The BDP-S185 is the least expensive model hailing from Sony's 2012 Blu-ray lineup. The company recently released a trio of 2013 Blu-ray models (reviews coming soon), but this budget model is still available through many outlets and remains the best value in the line, selling for as little as $80. To keep the cost low, Sony has omitted 3D capability, wireless network connectivity, and DLNA media streaming, among other things. However, this budget player does include a wired Ethernet port and Sony's Web platform, which gives you access to major VOD services like Netflix, Amazon Instant Video, Hulu Plus, YouTube, and VUDU.
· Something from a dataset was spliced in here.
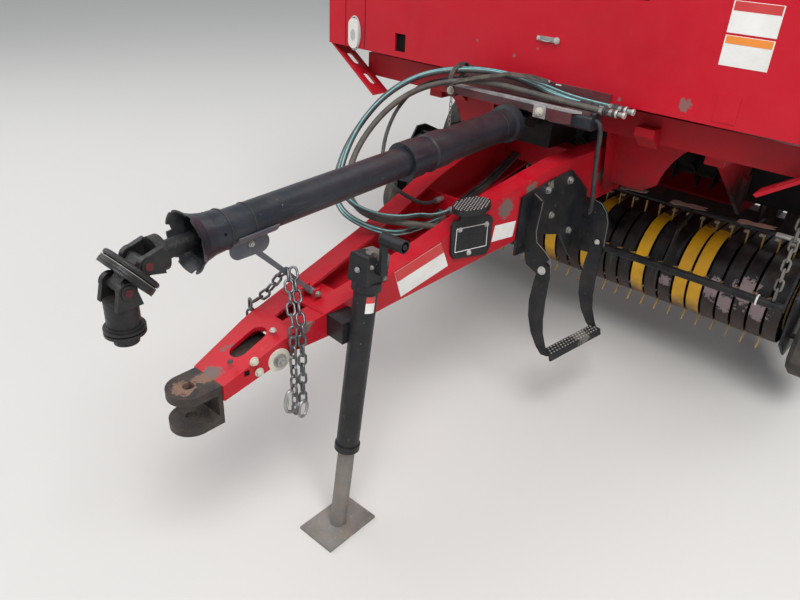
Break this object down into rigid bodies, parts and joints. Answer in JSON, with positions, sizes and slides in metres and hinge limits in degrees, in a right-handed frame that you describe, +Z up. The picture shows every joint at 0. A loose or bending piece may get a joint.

The BDP-S185 has a brushed-black finish and petite form factor, measuring just 11.5 by 7.5 by 1.75 (at its tallest point) inches. The player features a slide-out disc tray and top-panel buttons for open/close, play, stop, and power. There's no front-panel display, another way Sony cut costs. The connection panel sports one HDMI output, one coaxial digital audio output, and one A/V out (composite video, stereo analog audio), as well as the aforementioned Ethernet port and a front-panel USB port for BD-Live storage (there's no internal storage) and playback of media files. This entry-level model comes with a basic IR remote and is not compatible with Sony's Media Remote control app for iOS/Android devices.
The BDP-S185 uses Sony's well-known XrossMediaBar menu structure, with all of the functions and apps cleanly organized into main menu options called Setup, Photo, Music, Video, Network, and Sony Entertainment Network. The SEN menu includes Sony's Music and Video Unlimited services; other Web-based apps like Netflix, Amazon, Hulu Plus, and Pandora are located in the Video and Music menus. One feature of note in terms of A/V setup is that the BDP-S185 includes a source-direct video mode to output all sources at their native resolution, something you rarely find at this low price point. This little player also includes some advanced picture adjustments, including the ability to choose between preset picture modes and engage noise reduction. The BDP-S185 has internal Dolby TrueHD and DTS-HD Master Audio decoding (it decodes TrueHD to 5.1 and DTS-HD to 7.1), and it will also pass these formats in bitstream form over HDMI, for your A/V receiver to decode.
In terms of disc playback, I had no major concerns with the BDP-S185. Power-up and disc-loading speeds are fairly quick (on par with other recent players I've used), and I experienced no stutters or hiccups during playback. Its disc-tray operations were quieter than the recent Sharp BD-AMS20U I reviewed (which costs about twice as much). One potential source of confusion involves BD-Live playback: To access BD-Live content on a Blu-ray disc, you must have a USB flash drive inserted in the USB slot to provide storage. If you don't have a USB drive inserted and try to launch a BD-Live feature, instead of telling you that you need to insert a USB drive, the player tells you that there's no network connectivity. That might lead you to think your network connection is bad when it's not. Just remember to insert the flash drive, and it will be well. (With that being said, I can't help but wonder if anyone really uses BD-Live anymore.)
I tested the player's 480i and 1080i deinterlacing using my standard HQV test discs, and the BDP-S185 passed all of the film-based and assorted-cadence tests. It cleanly rendered my real-world DVD demo scenes from Gladiator and The Bourne Identity, producing virtually no jaggies, moiré, or other artifacts. Video-based content didn't fare quite as well in either the 480i or 1080i realm; the player created a fair amount of jaggies in real-world video-based signals. The good news is, if you own an external scaler or TV that has better overall processing, you can use the BDP-S185's Original Resolution (source direct) mode and let the external device handle your scaling. Again, that's a rare option at this price point.